Furthermore, with more time spent in the mindset of a user, the QA engineer will start striving for an improved user experience because he/she, like the real users of the system, will strive to do thing faster.

As such, the QA engineer starts suggesting some usability improvements of the system. These improvements are small — e.g., change the order of the menu items, add the ability to have custom shortcuts on the homepage etc, but they do improve the experience of the user.

Sure, all of those changes must be discussed with the team and approved by the PO but those who get approved bring the system closer to what the actual users want.

Allow the QA engineer to be an user of the system

The main role of a QA engineer is to ensure that the system under test satisfies the needs of its users. As such, the QA engineer needs to think like a user, to act like a user, and to be able to quickly shift from the mindset of the user to the mindset of the problem analyst required by the job description.

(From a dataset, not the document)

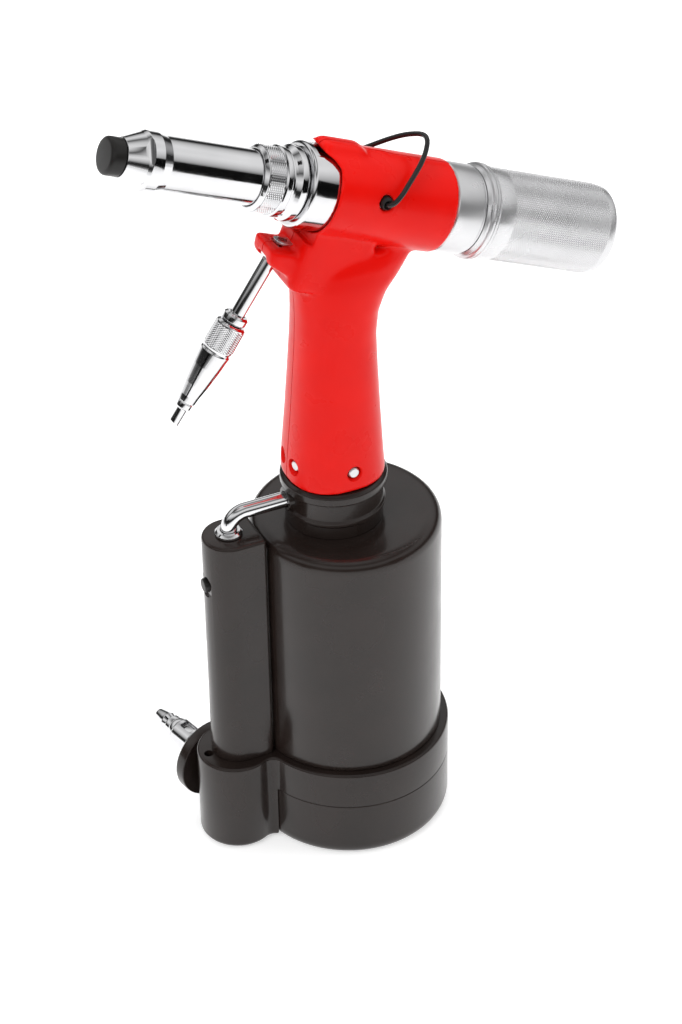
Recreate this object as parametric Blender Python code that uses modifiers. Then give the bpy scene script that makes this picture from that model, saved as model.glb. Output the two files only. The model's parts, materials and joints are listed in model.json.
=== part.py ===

But if you take from the QA engineer all the hassle of deployment and fiddling with making the system run properly in the testing environment you are unlocking more time for him/her to spend in the mindset of an actual user, and having a user of the system close by is a treasure trove for building it in such a way that the system accomplishes its purpose — catering to the needs of his users.

As a developer, it may be strange to look at your colleague — the QA engineer — like at an user of the system you're both working on. After all, you both know a lot more of what's under the hood of that system for any of you to be considered just a simple user of it.

But it is a change worth making. And, as the saying goes, to change the world you need to start with changing yourself. This change comes when you treat QA environment as production environment and make all the efforts needed to uphold the delivery to QA to the same rigor as delivery to production. In essence, it's nothing but a shift in the mindset that was already mentioned in the title — don't release to Production, release to QA.